### Given exercise
Reproduce exactly the lines below from the one containing "for thing in" through the one containing "imported = [obj", including both, and nothing else.

### Source material

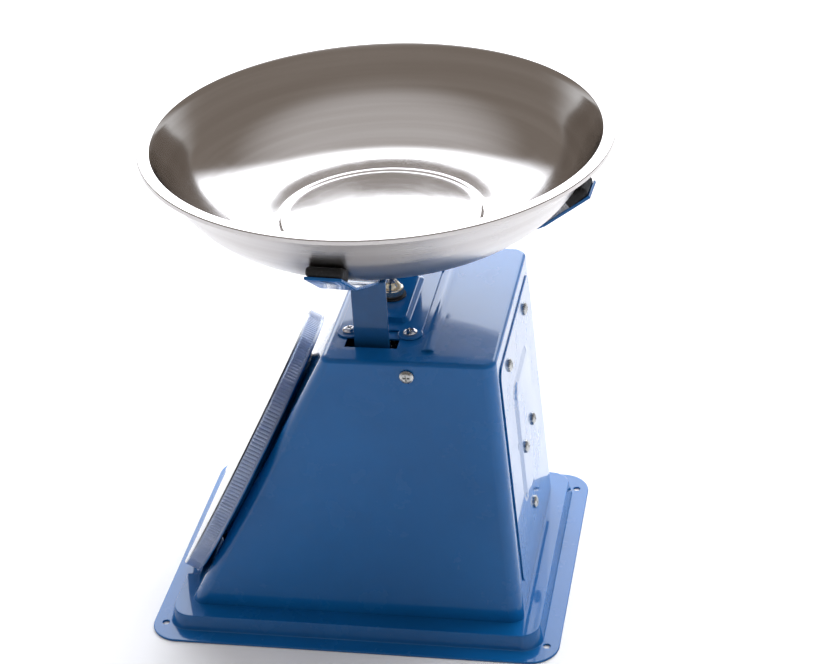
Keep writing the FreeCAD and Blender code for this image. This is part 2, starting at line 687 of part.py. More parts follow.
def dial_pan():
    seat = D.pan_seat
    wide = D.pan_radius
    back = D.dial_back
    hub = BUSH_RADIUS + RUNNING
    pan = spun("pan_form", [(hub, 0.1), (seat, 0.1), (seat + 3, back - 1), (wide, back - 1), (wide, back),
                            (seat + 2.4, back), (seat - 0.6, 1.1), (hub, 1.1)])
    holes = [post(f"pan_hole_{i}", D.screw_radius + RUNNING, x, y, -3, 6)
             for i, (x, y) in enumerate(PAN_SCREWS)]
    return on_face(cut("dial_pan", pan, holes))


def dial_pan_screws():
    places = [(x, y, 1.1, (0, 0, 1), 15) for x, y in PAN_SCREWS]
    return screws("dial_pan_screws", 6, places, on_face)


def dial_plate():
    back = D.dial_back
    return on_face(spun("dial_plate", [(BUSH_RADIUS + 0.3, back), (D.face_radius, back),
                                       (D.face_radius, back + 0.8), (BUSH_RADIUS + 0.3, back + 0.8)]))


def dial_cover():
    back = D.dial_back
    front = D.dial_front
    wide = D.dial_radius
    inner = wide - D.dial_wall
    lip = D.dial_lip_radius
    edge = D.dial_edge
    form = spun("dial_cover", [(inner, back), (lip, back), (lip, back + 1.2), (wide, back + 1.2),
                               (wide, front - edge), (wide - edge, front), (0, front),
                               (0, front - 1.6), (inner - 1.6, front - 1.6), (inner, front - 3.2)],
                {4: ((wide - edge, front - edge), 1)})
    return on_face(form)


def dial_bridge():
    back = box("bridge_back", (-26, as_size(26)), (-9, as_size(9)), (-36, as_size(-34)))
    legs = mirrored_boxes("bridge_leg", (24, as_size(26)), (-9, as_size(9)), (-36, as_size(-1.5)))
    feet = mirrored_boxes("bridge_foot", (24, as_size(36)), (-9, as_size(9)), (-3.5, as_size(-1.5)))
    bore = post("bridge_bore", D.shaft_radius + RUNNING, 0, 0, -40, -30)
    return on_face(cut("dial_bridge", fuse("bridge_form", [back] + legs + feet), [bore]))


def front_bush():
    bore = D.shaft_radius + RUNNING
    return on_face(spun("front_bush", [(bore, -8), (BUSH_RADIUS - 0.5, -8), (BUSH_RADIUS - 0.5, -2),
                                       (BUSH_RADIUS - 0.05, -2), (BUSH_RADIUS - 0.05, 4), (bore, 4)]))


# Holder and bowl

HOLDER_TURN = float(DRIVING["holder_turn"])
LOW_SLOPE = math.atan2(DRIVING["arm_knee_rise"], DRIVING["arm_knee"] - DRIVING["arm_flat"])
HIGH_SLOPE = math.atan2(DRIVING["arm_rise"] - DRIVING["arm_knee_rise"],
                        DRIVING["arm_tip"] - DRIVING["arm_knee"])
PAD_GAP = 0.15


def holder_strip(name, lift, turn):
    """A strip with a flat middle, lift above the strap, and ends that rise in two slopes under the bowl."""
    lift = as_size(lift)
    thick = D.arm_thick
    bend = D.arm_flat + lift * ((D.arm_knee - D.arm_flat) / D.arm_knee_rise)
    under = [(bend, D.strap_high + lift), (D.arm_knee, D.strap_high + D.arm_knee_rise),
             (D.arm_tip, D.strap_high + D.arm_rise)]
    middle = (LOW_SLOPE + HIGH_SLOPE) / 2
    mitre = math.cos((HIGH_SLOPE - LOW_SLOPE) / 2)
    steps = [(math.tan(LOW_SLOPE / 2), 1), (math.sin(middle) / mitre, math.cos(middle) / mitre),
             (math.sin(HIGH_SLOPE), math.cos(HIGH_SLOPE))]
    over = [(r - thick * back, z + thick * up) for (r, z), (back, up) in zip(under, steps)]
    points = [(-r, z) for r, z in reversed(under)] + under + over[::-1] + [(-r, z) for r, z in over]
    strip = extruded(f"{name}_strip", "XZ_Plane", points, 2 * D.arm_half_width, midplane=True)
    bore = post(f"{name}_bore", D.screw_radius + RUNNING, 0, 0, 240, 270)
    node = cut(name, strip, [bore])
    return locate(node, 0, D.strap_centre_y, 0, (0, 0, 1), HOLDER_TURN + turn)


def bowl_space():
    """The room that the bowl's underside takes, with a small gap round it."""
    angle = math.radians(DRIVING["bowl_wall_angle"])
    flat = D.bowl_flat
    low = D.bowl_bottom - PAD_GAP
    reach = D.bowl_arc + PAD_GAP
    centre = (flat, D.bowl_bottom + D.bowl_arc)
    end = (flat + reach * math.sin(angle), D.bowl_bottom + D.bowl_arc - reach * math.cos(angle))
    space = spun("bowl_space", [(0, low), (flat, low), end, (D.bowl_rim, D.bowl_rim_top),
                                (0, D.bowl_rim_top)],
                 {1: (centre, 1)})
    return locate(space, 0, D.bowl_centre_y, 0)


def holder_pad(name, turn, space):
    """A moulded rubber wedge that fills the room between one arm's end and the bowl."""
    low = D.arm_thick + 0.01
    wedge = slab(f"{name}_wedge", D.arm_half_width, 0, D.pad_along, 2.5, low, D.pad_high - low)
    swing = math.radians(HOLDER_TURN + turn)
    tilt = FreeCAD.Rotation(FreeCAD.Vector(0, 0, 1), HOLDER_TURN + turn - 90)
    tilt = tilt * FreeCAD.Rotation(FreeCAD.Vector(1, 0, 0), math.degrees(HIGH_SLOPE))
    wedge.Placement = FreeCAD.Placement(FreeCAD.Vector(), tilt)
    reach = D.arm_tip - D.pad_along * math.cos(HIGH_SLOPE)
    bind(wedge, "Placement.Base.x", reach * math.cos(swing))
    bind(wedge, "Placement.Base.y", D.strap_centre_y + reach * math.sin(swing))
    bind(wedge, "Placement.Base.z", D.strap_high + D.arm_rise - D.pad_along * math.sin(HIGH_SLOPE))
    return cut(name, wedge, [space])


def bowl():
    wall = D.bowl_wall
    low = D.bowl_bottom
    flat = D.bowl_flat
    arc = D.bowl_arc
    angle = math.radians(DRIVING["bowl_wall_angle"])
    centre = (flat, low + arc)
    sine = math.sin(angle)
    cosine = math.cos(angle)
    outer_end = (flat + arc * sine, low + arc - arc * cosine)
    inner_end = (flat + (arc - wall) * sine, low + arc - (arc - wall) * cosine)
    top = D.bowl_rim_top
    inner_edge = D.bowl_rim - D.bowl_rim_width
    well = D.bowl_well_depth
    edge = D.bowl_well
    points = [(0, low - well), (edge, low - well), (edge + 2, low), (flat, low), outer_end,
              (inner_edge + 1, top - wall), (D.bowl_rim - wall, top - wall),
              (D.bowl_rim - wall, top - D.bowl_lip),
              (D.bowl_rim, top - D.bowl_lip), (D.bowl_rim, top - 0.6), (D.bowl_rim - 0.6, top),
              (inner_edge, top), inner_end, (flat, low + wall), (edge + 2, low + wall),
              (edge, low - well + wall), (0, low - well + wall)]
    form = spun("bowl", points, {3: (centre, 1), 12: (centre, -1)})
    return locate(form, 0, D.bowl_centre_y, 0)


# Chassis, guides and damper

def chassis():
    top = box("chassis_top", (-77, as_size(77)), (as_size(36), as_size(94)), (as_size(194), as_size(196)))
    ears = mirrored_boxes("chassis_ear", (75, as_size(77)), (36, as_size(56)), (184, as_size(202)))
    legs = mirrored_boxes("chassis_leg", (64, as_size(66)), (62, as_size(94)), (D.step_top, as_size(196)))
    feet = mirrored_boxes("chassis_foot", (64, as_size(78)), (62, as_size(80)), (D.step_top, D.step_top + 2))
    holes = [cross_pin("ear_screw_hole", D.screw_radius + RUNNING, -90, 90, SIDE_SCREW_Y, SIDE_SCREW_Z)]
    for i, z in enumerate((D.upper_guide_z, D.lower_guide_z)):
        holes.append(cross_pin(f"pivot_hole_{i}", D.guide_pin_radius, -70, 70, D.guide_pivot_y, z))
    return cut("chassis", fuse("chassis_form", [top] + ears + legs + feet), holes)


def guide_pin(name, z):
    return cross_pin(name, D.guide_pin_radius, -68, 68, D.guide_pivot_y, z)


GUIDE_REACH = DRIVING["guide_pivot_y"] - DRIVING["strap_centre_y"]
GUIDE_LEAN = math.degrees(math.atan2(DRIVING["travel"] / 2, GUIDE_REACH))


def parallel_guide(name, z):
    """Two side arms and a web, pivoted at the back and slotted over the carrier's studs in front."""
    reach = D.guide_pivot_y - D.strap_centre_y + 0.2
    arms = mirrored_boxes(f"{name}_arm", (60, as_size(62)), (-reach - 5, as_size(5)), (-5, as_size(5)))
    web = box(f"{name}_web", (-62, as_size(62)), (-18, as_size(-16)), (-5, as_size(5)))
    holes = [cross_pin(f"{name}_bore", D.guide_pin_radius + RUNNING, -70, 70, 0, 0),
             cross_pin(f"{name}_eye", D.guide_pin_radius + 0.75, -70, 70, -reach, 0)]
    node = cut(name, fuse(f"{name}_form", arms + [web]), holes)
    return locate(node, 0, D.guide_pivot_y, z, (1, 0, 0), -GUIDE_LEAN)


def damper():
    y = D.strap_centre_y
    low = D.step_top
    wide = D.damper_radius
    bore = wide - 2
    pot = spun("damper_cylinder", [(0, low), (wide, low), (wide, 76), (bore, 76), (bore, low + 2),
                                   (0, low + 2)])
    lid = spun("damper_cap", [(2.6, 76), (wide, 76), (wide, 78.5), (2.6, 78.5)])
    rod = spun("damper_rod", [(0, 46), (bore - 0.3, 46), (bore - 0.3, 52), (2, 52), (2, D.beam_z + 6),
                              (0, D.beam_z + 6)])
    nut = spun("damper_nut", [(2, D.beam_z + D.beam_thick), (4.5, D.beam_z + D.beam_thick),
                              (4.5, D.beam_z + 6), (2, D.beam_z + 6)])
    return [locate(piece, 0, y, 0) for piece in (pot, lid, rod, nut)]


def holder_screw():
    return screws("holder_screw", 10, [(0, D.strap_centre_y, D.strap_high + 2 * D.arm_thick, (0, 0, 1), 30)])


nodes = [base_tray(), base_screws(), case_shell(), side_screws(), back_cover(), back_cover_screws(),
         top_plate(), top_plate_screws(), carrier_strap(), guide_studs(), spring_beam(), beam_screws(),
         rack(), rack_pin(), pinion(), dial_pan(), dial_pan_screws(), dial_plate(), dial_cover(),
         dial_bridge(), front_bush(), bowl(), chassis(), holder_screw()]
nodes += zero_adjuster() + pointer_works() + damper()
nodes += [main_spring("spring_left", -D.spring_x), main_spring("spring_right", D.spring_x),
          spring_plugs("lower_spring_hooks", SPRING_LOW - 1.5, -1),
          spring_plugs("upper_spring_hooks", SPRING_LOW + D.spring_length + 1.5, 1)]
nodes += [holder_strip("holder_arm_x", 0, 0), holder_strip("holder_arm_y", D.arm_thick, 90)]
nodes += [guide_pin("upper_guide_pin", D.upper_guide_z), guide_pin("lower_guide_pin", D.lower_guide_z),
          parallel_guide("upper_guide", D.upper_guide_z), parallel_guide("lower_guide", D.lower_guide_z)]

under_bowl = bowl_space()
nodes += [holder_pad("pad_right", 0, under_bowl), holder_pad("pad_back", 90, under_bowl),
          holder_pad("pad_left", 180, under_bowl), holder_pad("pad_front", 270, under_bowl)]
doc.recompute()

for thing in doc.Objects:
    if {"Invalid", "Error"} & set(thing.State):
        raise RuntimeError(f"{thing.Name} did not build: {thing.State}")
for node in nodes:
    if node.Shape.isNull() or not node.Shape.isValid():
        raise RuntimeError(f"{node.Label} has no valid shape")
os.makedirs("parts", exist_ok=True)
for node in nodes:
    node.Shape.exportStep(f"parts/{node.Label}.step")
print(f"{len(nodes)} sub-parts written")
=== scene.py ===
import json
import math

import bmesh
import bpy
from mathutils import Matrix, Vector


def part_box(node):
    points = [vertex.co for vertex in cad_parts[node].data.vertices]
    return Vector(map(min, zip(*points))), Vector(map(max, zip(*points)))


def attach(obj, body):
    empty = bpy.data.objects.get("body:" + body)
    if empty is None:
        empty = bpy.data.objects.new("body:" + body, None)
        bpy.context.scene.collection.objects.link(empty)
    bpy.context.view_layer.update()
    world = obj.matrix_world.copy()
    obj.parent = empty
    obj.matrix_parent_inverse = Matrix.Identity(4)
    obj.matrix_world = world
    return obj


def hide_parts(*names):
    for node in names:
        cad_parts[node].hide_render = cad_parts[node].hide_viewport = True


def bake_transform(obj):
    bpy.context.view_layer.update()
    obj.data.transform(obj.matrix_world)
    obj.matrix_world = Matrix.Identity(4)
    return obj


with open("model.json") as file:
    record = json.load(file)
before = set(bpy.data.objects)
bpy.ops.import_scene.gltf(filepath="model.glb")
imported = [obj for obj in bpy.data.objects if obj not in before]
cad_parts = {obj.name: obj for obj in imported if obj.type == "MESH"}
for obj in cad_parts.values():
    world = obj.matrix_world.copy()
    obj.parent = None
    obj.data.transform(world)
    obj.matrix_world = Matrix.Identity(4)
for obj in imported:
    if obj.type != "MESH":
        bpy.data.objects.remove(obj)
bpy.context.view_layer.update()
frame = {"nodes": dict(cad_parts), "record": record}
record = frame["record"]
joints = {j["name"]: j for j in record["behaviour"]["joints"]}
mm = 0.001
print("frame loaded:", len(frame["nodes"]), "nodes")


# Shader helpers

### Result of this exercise
for thing in doc.Objects:
    if {"Invalid", "Error"} & set(thing.State):
        raise RuntimeError(f"{thing.Name} did not build: {thing.State}")
for node in nodes:
    if node.Shape.isNull() or not node.Shape.isValid():
        raise RuntimeError(f"{node.Label} has no valid shape")
os.makedirs("parts", exist_ok=True)
for node in nodes:
    node.Shape.exportStep(f"parts/{node.Label}.step")
print(f"{len(nodes)} sub-parts written")
=== scene.py ===
import json
import math

import bmesh
import bpy
from mathutils import Matrix, Vector


def part_box(node):
    points = [vertex.co for vertex in cad_parts[node].data.vertices]
    return Vector(map(min, zip(*points))), Vector(map(max, zip(*points)))


def attach(obj, body):
    empty = bpy.data.objects.get("body:" + body)
    if empty is None:
        empty = bpy.data.objects.new("body:" + body, None)
        bpy.context.scene.collection.objects.link(empty)
    bpy.context.view_layer.update()
    world = obj.matrix_world.copy()
    obj.parent = empty
    obj.matrix_parent_inverse = Matrix.Identity(4)
    obj.matrix_world = world
    return obj


def hide_parts(*names):
    for node in names:
        cad_parts[node].hide_render = cad_parts[node].hide_viewport = True


def bake_transform(obj):
    bpy.context.view_layer.update()
    obj.data.transform(obj.matrix_world)
    obj.matrix_world = Matrix.Identity(4)
    return obj


with open("model.json") as file:
    record = json.load(file)
before = set(bpy.data.objects)
bpy.ops.import_scene.gltf(filepath="model.glb")
imported = [obj for obj in bpy.data.objects if obj not in before]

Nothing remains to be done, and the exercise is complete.